Al MiART era presente uno splendido "Paesaggi" di Mainolfi.
La discussione tornerà nell'oblio per altri dodici mesi ma intanto...
"È dalla fine del 1993 che Mainolfi ha impostato questa nuova rotta al suo lavoro, che prosegue naturalmente a fianco di ricerche su altri versanti, primo fra tutti il bronzo (Archéo,l992; Scarabocchi, 1993-1994) e la terracotta (Il Tempio, 1993-1994), opere tutte affrontate nelle schede precedenti (v).
Le tavole dei Paesaggi sono pareti completamente rivestite da una miriade ordinata di piccole lamelle di metallo, dalla sommità ora tonda ora acuminata.
Queste mantengono il loro aspetto naturale, salvo qualche limitato trattamento di ossidazione, che dà colore - se così si può dire, dopo aver conosciuto i rossi, i verdi ed i neri impiegati sin qui dall'artista - alla composizione. Sono pellicole vibranti dì metallo, che, ad onta del.loro titolo, non concedono pressoché nulla alla figurazione, di fatto sempre cara all'operato di Mainolfi, e rimangono lì, emblematicamente, ad offrirsi come visione allo spettatore. In altre realizzazioni dallo stesso titolo l'artista fuoriesce trionfalmente dal limite della parete, con sfere [le palle di Tamburi, Palle, Campane e Campanacci (v.)] anch'esse rivestite completamente di lamelle.
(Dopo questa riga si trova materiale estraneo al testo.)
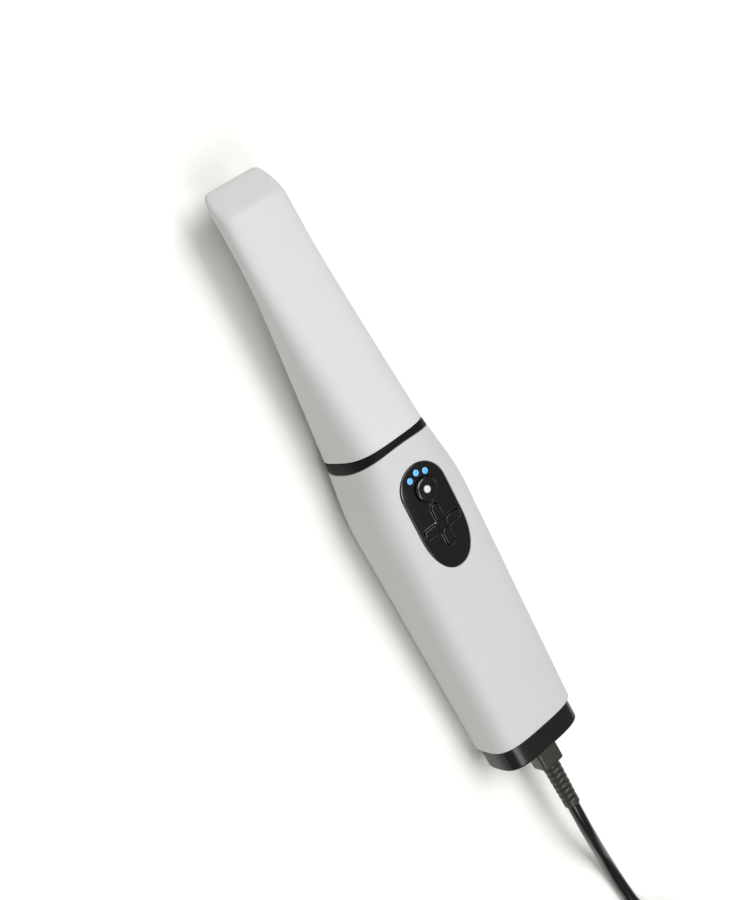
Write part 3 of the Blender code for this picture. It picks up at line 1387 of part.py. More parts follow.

Come sempre, nel pensiero formale del loro autore, potremo rintracciare le soluzioni anticipate di queste congestionate visioni: i risultati di superficie di alcune Papue (Papua II; Grande Papua), o i disegni intitolati Cozze dell'87, in cui compare chiaramente il motivo dei recentissimi Paesaggi (cfr. Disegno italiano del dopoguerra, a cura di P. G. Castagnoli - E Gualdoni, catalogo della mostra, Modena 1987, nn. 270-271). Viste in negativo, le ondulazioni lamellari dei Paesaggi, richiamano incontrovertibilmente il lavoro di superficie di tutta la serie delle Città: è come se si passasse dall'uso dello stesso motivo come indicatore del vuoto (le finestre) a quello del pieno, sia pure quasi sul piano.
Le opere più recenti, che sembrano anticipare infine questo nuovo approdo, sono le serie de i Muri del pensiero nero (v.) ed i Muri del pensiero bianco (v.), entrambe del 1989: non
si tratta qui di far riferimento ad una possibile visualizzazione anticipata del motivo impiegato, quanto alla messa a punto di una scrittura su superficie, di un nuovo alfabeto che sembra a questo punto esigere la pagina, più che il volume, per esprimersi. L'idea di paesaggio evoca la nozione di profondità, non di volume: lo scultore Mainolfí, nella realizzazione di questi suoi Paesaggi, sembra abbia voluto rinunciare sia alla profondità (pertinente al tema) sia al volume (pertinente alla scultura).
La scultura, dice, ritorna invece alla superficie, alla pagina bianca da riempire: è íl solo modo che l'artista conosca per ricominciare, ancora una volta e così per sempre, a vivere l'avventura della scultura."